The bulk of these products come from mainland China and the increase in goods coming across the pond has meant, in many instances, severely congested seaports on the west coast of the United States, particularly in Southern California. The port of Los Angeles, for example, saw a 94% increase in import traffic over the holidays than in the previous year. Not surprisingly, both the ports of Los Angeles and Long Beach experienced an average anchorage time of eight days in the first quarter of 2021 for ships waiting for an unloading berth.
This additional time at anchor means not only a delay in getting containers unloaded and goods distributed, but also an increase in the cost of the overall transit of said containers. In some instances, the cost of sending a 40-foot container from Asia to the western U.S. has more than tripled in recent years.
Southern California seaports remain the primary point of entry for collision replacement parts coming from major manufacturers like Honda, Toyota, and Nissan and for aftermarket components coming from Taiwan. Data since the beginning of 2020 shows that aftermarket prices have been impacted more than OEM. For example, when we examine pricing for replacement hoods on 2014-2017 Toyota Camrys, we see that the average aftermarket price has increased by 5.11% since Q1 of 2020 but the average OEM price has only increased by 3.49% (Figure 1).
The increase in the cost of bringing parts to North America from overseas is causing many manufacturers to consider on-shoring (moving production domestically) or near-shoring (moving production to a country that shares a land border with the country where final vehicle assembly is to take place) their parts manufacturing operations. While such a move would certainly ease the availability concerns associated with global shipping delays, it is likely that companies would experience an overall cost increase due to the significantly higher cost of labor in North America when compared to the rest of the world.
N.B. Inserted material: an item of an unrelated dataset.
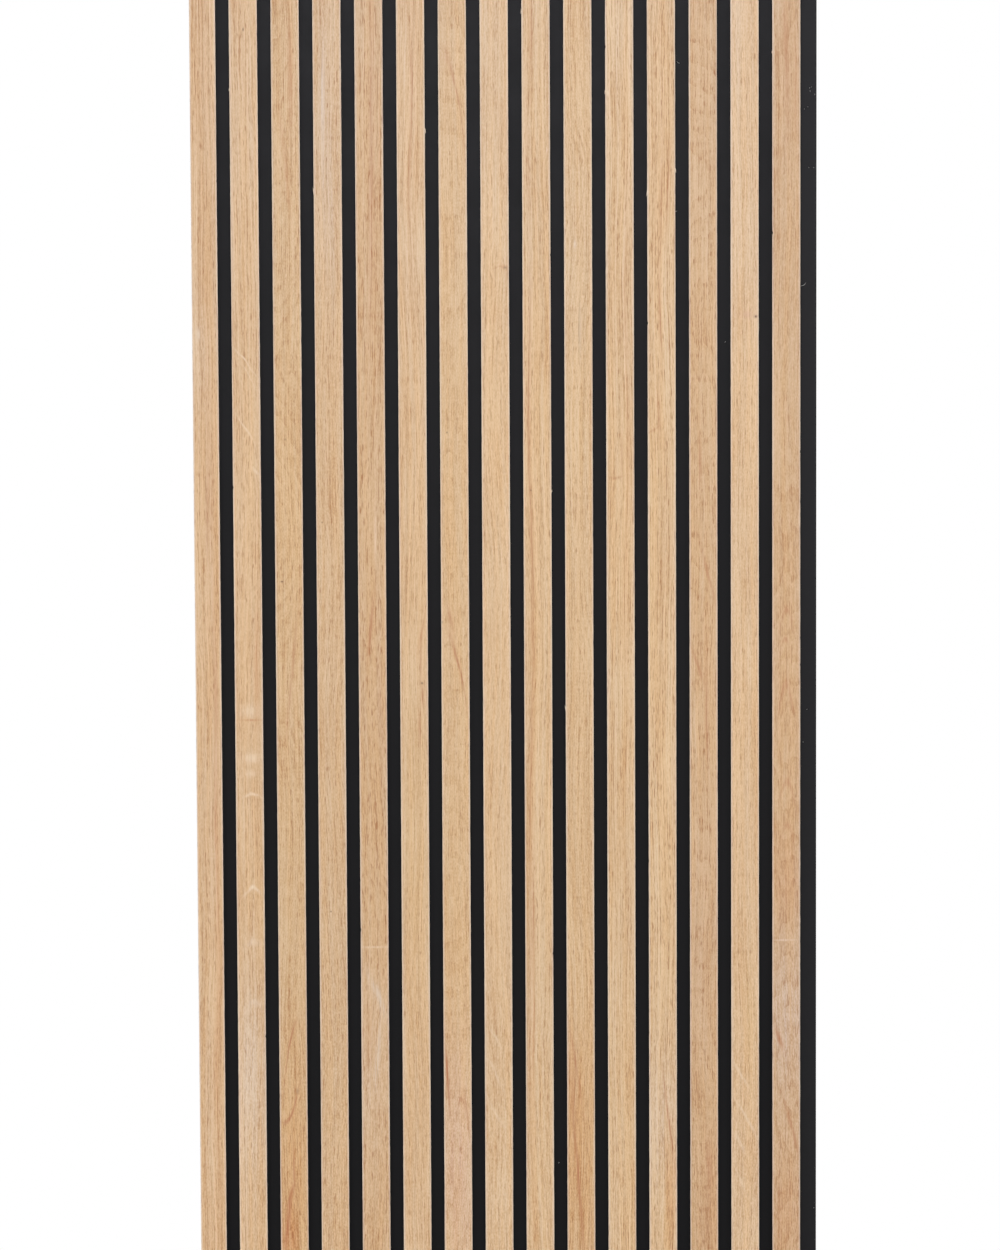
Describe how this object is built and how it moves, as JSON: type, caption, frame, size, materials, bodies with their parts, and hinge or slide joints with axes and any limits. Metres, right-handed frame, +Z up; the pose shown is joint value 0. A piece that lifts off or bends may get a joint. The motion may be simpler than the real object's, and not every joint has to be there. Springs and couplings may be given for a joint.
{
  "type": "acoustic slat wall panel",
  "caption": "Tall flat wall panel: upright oak-veneered fibreboard slats with open gaps between them, stapled from behind to a black felt board.",
  "frame": {"origin": "on the back face that lies against the wall, at mid width and mid height", "axes": "+Z up along the slats, +X to the right seen from the front, +Y into the wall, so the front faces -Y"},
  "size_m": [0.6014, 0.021, 2.4],
  "materials": {
    "oak_veneer": "satin, lacquered matt, straight open grain",
    "black_mdf": "sawn black-dyed fibreboard",
    "black_felt": "needle-punched polyester felt, matt",
    "staple_steel": "drawn galvanised wire"
  },
  "bodies": {
    "root": {"felt_backing": "black_felt", "slat_core_01": "black_mdf", "veneer_01": "oak_veneer", "slat_core_02": "black_mdf", "veneer_02": "oak_veneer", "slat_core_03": "black_mdf", "veneer_03": "oak_veneer", "slat_core_04": "black_mdf", "veneer_04": "oak_veneer", "slat_core_05": "black_mdf", "veneer_05": "oak_veneer", "slat_core_06": "black_mdf", "veneer_06": "oak_veneer", "slat_core_07": "black_mdf", "veneer_07": "oak_veneer", "slat_core_08": "black_mdf", "veneer_08": "oak_veneer", "slat_core_09": "black_mdf", "veneer_09": "oak_veneer", "slat_core_10": "black_mdf", "veneer_10": "oak_veneer", "slat_core_11": "black_mdf", "veneer_11": "oak_veneer", "slat_core_12": "black_mdf", "veneer_12": "oak_veneer", "slat_core_13": "black_mdf", "veneer_13": "oak_veneer", "slat_core_14": "black_mdf", "veneer_14": "oak_veneer", "slat_core_15": "black_mdf", "veneer_15": "oak_veneer", "staples": "staple_steel"}
  },
  "joints": []
}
Additionally, oil prices continue to climb (up 160% year over year at time of writing) which puts excess pressure on manufacturers of petroleum intensive products such as steel auto parts and polyolefin bumper covers. The rise in oil also typically means an increase in the value of scrap steel (up almost 100% year over year at time of writing) since it now becomes more cost effective to smelt down scrap for input materials than to manufacture new steel.
Why This all Matters
Auto recyclers will likely be able to increase prices to capitalize on these trends but perhaps not to the same degree as other companies that are reliant on raw materials and manufacturing. With the availability and price of new replacement parts in flux, recyclers may be able to take advantage of this potential hole in the supply chain by offering a reliable and consistent source of parts that is much more insulated from global macroeconomic disturbances. Even though recyclers are facing a tighter supply of salvage vehicles along with an increase in the cost of those vehicles, we are at a unique point in time where savvy operators have the opportunity to capture more market share and fill a significant gap in the ecosystem of collision repair both today and in the near future.
Ryan Mandell is Director of Performance Consulting at Mitchell International. He engages with auto insurance carriers to analyze claims data and identify opportunities for performance improvement. He also works with claims executives to develop action plans to optimize such opportunities and see them through to fruition, and provides continuing consultation to insurance carriers on the most up-to-date trends in the automotive industry. Prior, he worked at Autowrecking.com/B&R Auto Wrecking and with Precision Collision Auto Body.